I didn’t know what to expect. I knew almost nothing about Indian railways, other than that it was extensive. The human costs of running the rails, and the extreme proximity of many of the neighborhoods in India to the tracks — that was a surprise. The crowded carriages, the ticketless travel. India is a challenge to the senses for many travelers — particular urban India — with all its myriad sights and smells, with things coming at you all the time, and railroads were of a piece with that. It’s such a contradiction, it’s a serene form of travel, and a number of aspects that are very jarring.

Do you see any way to get past the institutional impediments that stand in the way of a functioning safety culture?

That is going to require a couple of things. First of all, capital investment to bring actual 21st century signaling technology into the network. That costs a lot of money, and that’s not money that India really has to spare right now. There are so many other infrastructure items on their agenda, and I don’t see that coming for a while.

The other thing is that so much of Indian railways, the operational side is handled by human labor and really in different countries would be automated, just because it’s a tremendous job provisions fund. It employs an astonishing number of people, and to fire those people would be inhumane in its own way, if you know what I mean. It would mean denying the wages that support not just a person but an entire family, an entire extended family, so there’s a compassion aspect, strangely enough, to keep Indian railways staffing at its current levels.

Speaking of Indian railways, when I first read Paul Theroux I was on an Indian train. There’s certainly echoes of his book The Great Railway Bazaar in yours, although you’re doing somewhat different things — you’re certainly doing more than a travelogue here. For one, I was happy, but surprised, to see that in post-Soviet Russia, they still make the distinction between Hard Class versus Soft Class.

It is a huge difference in quality, let me tell you.

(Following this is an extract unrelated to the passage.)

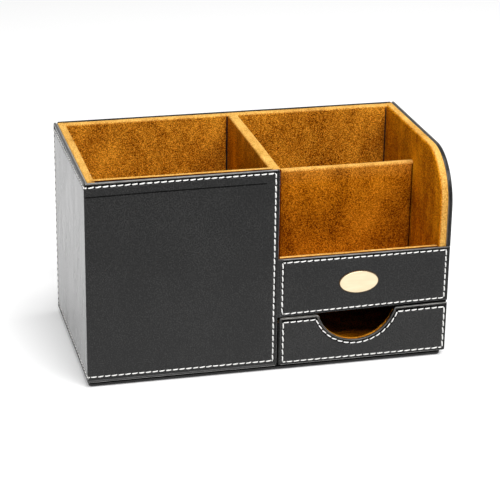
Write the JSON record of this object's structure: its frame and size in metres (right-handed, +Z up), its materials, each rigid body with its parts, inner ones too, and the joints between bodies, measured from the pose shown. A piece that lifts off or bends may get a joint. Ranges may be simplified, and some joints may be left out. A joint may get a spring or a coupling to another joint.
{
  "type": "pen stand with drawer",
  "caption": "Desk organizer in stitched leather over board: a deep pen well, a stepped tray with a divider, and a drawer with a finger notch; suede lined.",
  "frame": {"origin": "on the table, under the middle of the whole box", "axes": "+X to the right along the front, +Y from the front to the back, +Z up"},
  "size_m": [0.2408, 0.128, 0.1383],
  "materials": {
    "leather": "smooth black grained leather, satin",
    "suede": "short nap suede lining, golden tan",
    "thread": "white waxed sewing thread",
    "badge": "polished pale gold plate",
    "board": "fibreboard in black paper, matte",
    "card": "grey card, matte",
    "felt": "black felt"
  },
  "bodies": {
    "case": {"base_felt": "felt", "base_board": "board", "base_leather": "leather", "left_board": "board", "front_board": "board", "back_board": "board", "right_board": "board", "divider_board": "board", "well_floor_board": "board", "tray_floor_board": "board", "tray_divider_board": "board", "fascia_board": "board", "left_card": "card", "front_card": "card", "fascia_card": "card", "right_card": "card", "back_card": "card", "front_leather": "leather", "right_leather": "leather", "back_leather": "leather", "left_lining": "suede", "well_front_lining": "suede", "well_back_lining": "suede", "well_floor_lining": "suede", "divider_lining": "suede", "right_lining": "suede", "tray_back_lining": "suede", "fascia_lining": "suede", "tray_divider_lining": "suede", "front_tray_floor_lining": "suede", "rear_tray_floor_lining": "suede", "front_thread": "thread", "fascia_thread": "thread", "right_thread": "thread", "back_thread": "thread", "badge": "badge"},
    "drawer": {"drawer_front_board": "board", "drawer_front_card": "card", "drawer_front_leather": "leather", "drawer_front_lining": "suede", "drawer_thread": "thread", "drawer_floor": "board", "drawer_left_side": "board", "drawer_right_side": "board", "drawer_back": "board", "drawer_floor_lining": "suede", "drawer_left_lining": "suede", "drawer_right_lining": "suede", "drawer_back_lining": "suede"}
  },
  "joints": [
    {"name": "drawer_slide", "type": "slide", "parent": "case", "child": "drawer", "axis": [0, -1, 0], "range_m": [0, 0.09]}
  ]
}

You read Theroux’s book and then your book and you realize that there’s something about train travel that lends itself to snap judgments of other people. When you’re depicting people on your travels, do you need to be mindful of not coming across as a jerk?

I want to say that I have tremendous admiration for Paul Theroux. He’s got a unique prose style. He pioneered the area of a train journey itself as a way to engage the people of a county in really fresh and unexpected ways. Theroux, famously, is sort of ill-tempered. I’ve never met him, but in person I understand for real he’s actually a very nice guy. Really cordial, really gentlemanly. But, in his prose, he comes across as a dick — a real judgmental sort that says snotty things about people. It can be fun to read but it also lends itself to, as you say, making surface distinctions, and on a train, where, you’ve got — by definition — a limited time with someone, these are instant friendships. You get to talking about strange things, very unexpectedly. You hear a lot of life stories that you wouldn’t otherwise hear, and you never know when it’s going to end — when the person is going to get off. It is a scenario that is ripe for, perhaps, simplifying a person’s story.

Fair enough.

I tried mightily not to do that.

From your opening anecdote — being on the train deep in Pennsylvania somewhere and encountering a woman who is sobbing quietly — it made me think back to a friend of mine, who told a story one time: he was on a train from Chicago to New York, and he took psychedelic mushrooms and he was very convinced that there was also a woman on the train who was tripping at the same time. I’m wondering if you ever took psychedelic drugs on a train and whether it’s an experience that you would care to repeat.

[Laughter] The answer is no. I did drink scotch on trains, which is not as exciting. I did sit next to people who were most probably high, on weed. But as far as the walls dripping and the cookie monster appearing, no.